From the line that has "script after it." down to the final line of the listing below, transcribe every line exactly, and only those.

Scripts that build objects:
+ + + + +
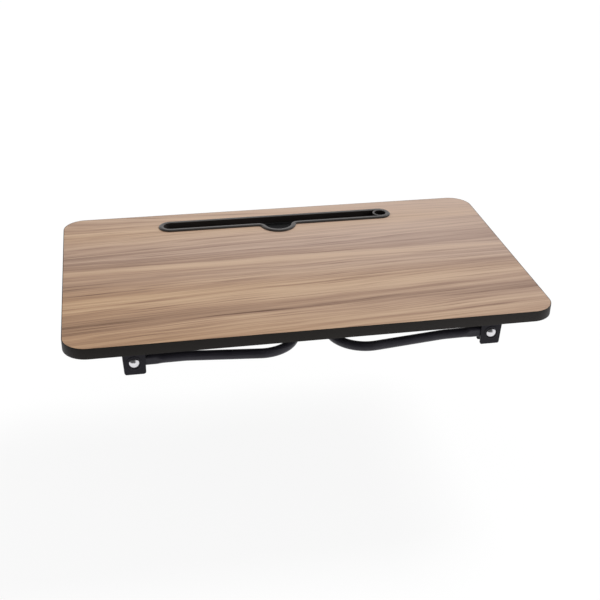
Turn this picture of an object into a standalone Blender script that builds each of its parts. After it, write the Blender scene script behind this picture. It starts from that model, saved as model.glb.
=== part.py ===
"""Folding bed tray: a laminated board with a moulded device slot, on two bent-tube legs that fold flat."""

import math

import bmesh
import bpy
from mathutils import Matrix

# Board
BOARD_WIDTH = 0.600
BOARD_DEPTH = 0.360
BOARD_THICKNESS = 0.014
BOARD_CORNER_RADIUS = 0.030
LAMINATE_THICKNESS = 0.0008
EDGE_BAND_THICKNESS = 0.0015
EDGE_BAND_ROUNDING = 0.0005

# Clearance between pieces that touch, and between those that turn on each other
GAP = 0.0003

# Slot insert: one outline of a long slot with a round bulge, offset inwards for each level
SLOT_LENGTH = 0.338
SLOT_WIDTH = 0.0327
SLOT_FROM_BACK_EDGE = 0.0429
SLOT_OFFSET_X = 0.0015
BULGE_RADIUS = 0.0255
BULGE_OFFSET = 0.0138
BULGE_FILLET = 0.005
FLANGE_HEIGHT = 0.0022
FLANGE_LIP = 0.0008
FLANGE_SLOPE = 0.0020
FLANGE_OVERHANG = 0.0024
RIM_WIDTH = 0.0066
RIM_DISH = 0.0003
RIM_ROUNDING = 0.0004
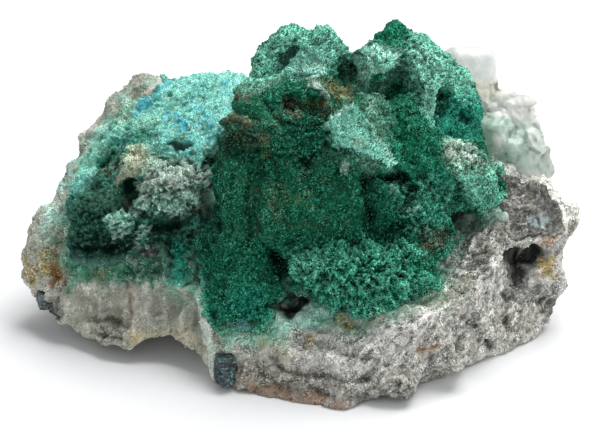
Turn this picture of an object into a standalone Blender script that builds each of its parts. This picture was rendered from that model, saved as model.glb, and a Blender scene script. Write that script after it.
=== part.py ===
+ + + + +
OUTPUT OF THE EXERCISE:
Turn this picture of an object into a standalone Blender script that builds each of its parts. This picture was rendered from that model, saved as model.glb, and a Blender scene script. Write that script after it.
=== part.py ===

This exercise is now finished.